Just as often, however, there is a stop-short, shimmering beauty about “Come Together,” these moments that buoy the project through its rousing closer, an ensemble rendition of “Give Peace a Chance” and “Power to the People.”

Yolanda Adams, appearing with famed “Fifth Beatle” Billy Preston at the organ, begins the evening by refashioning the song “Imagine” into a chugging, blues-based send up. Over its final verse, Preston’s call-and-response works as both a heart-felt challenge toward peace and a pew-rattling gospel affirmation that it’s still possible.

“Across the Universe,” from the Fab finale “Let It Be,” features Moby, the former Beatle’s son Sean Lennon and this quivering, almost tearful vocal by Rufus Wainwright. They embolden a song that once held a memorably dreamlike quality with this shaky defiance: “Nothing’s gonna change my world,” the trio sings, in a world that did, in fact, feel completely changed.

Sean’s presence — and the awful reminder that this DVD debuted as the 28th anniversary of Lennon’s murder looms on Dec. 8 — provides its own center point emotionally. He closes the concert with a pair of his father’s recordings.
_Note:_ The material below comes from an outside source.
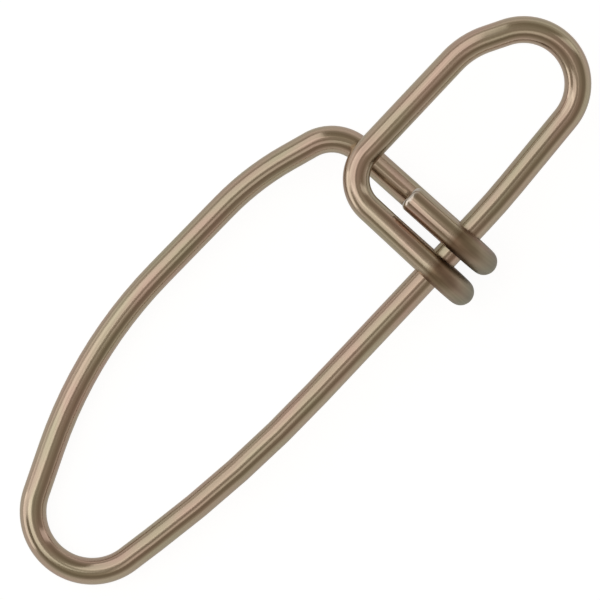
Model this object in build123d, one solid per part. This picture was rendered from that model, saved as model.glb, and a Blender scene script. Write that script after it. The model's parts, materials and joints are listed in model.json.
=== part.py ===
from build123d import *

import math
import os

import numpy as np
from scipy.optimize import linprog

# Cross lock snap: one length of round spring wire, bent into a small line eye and a long lure loop. The two
# loops share a straight spine. Each loop's free leg ends in a hook that is turned round the spine at the
# other loop's end of the neck, so a pull on either loop draws both hooks tighter. Nothing is welded, and
# both cut ends are free, so the whole snap is a single solid.
#
# Bending frame: X runs along the spine towards the eye, Y across the loops and Z through them, with the
# origin on the spine's axis where the eye hook crosses it. The bent wire is then laid down as it comes to
# rest on a table. Sizes are in millimetres, and places are those of the wire's axis.

# The wire
wire_diameter = 1.55
crossing_gap = 0.08  # air left between two stretches of wire that cross
end_rounding = 0.3  # tumbled edge of each cut end

# The two hooks that grip the spine
hook_spacing = 2.15  # from the eye hook to the lure hook, along the spine
hook_upper_ease = 0.07  # each hook's bend over the spine is this much wider than half the turn's height
hook_lower_tuck = 0.13  # and its bend under the spine is this much tighter
hook_return_length = 3.85  # from the spine back to the cut end
hook_return_lean = 0.15  # each cut end leans towards the lure loop
lure_return_drop = 0.22  # the lure hook's return sinks this much from the spine to its cut end
eye_hook_reach = 2.0  # from the spine out to the far side of the turn
eye_hook_bend_radius = 2.25  # where the eye's outer leg turns down into the hook
eye_hook_lean = 0.1
lure_hook_reach = 1.78
lure_hook_lean = 0.25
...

“Julia,” from “The White Album,” is both a tribute to the grandmother Sean never knew — and to his own mother, who John Lennon references in the song as “ocean child,” the Japanese-to-English translation of “Yoko.”

More revelatory still is Sean’s rendition of the early Beatles tune “This Boy,” again performed with Wainwright (and embedded below).

On this evening — with stories-high photographs of his slain father projected behind him, many featuring Sean as a pre-schooler — the younger Lennon’s plaintive cry during the tune’s principal lyric assumes billowing new meaning: “This boy wants you back again.”

And “Come Together,” for all of its occasional missteps, becomes a testament to the enduringly transformative power of Lennon’s music.